■ **WHAT YOU NEED TO DO**: Copy out every line in the entries below that includes "this".

■ **RECORDS TO PROCESS**:
######
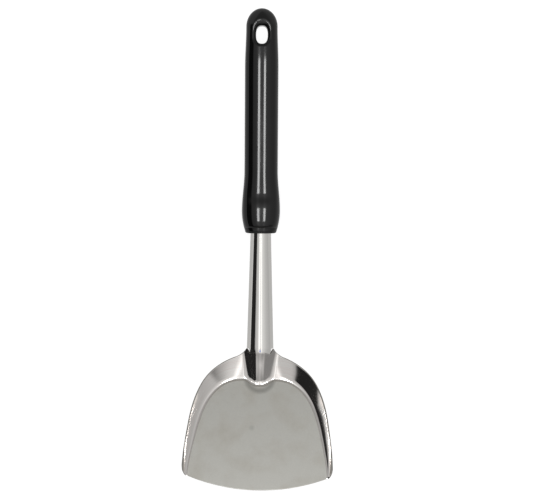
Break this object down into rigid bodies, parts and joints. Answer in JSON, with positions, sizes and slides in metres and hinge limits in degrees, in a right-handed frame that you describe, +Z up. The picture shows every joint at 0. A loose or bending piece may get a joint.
######
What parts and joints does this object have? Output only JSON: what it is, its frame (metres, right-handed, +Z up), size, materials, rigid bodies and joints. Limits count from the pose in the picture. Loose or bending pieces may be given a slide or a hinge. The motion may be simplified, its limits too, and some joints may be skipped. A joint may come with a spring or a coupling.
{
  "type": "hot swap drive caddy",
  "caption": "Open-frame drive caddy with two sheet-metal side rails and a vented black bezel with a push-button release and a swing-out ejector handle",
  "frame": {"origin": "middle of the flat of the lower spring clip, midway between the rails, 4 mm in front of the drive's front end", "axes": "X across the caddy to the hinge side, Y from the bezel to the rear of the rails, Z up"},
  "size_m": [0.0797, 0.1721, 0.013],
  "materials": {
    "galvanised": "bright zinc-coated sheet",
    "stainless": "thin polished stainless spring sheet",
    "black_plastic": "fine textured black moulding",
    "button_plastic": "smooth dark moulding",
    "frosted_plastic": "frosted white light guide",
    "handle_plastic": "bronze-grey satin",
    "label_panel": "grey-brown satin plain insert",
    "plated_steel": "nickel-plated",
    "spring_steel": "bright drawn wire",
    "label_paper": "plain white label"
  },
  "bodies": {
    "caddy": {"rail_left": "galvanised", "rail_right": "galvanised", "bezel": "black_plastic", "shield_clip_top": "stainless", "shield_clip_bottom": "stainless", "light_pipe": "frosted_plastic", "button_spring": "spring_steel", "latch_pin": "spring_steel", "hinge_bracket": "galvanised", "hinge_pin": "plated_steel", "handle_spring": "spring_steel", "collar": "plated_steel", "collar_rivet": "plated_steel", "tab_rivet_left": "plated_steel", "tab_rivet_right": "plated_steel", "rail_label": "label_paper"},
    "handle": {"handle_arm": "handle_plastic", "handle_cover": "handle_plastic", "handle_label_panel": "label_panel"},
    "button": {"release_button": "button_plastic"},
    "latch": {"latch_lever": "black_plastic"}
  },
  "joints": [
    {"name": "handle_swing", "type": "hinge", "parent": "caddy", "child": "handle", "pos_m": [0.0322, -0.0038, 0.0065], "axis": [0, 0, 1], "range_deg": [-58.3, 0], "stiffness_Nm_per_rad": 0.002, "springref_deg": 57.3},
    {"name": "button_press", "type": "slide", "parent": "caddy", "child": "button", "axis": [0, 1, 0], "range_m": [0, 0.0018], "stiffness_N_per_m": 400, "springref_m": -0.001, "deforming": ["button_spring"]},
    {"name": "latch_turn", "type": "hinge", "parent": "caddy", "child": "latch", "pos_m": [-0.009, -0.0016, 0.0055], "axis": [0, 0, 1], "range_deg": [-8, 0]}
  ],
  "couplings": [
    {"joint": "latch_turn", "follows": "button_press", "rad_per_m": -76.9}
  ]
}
######
■ **ANSWER**:
Break this object down into rigid bodies, parts and joints. Answer in JSON, with positions, sizes and slides in metres and hinge limits in degrees, in a right-handed frame that you describe, +Z up. The picture shows every joint at 0. A loose or bending piece may get a joint.
What parts and joints does this object have? Output only JSON: what it is, its frame (metres, right-handed, +Z up), size, materials, rigid bodies and joints. Limits count from the pose in the picture. Loose or bending pieces may be given a slide or a hinge. The motion may be simplified, its limits too, and some joints may be skipped. A joint may come with a spring or a coupling.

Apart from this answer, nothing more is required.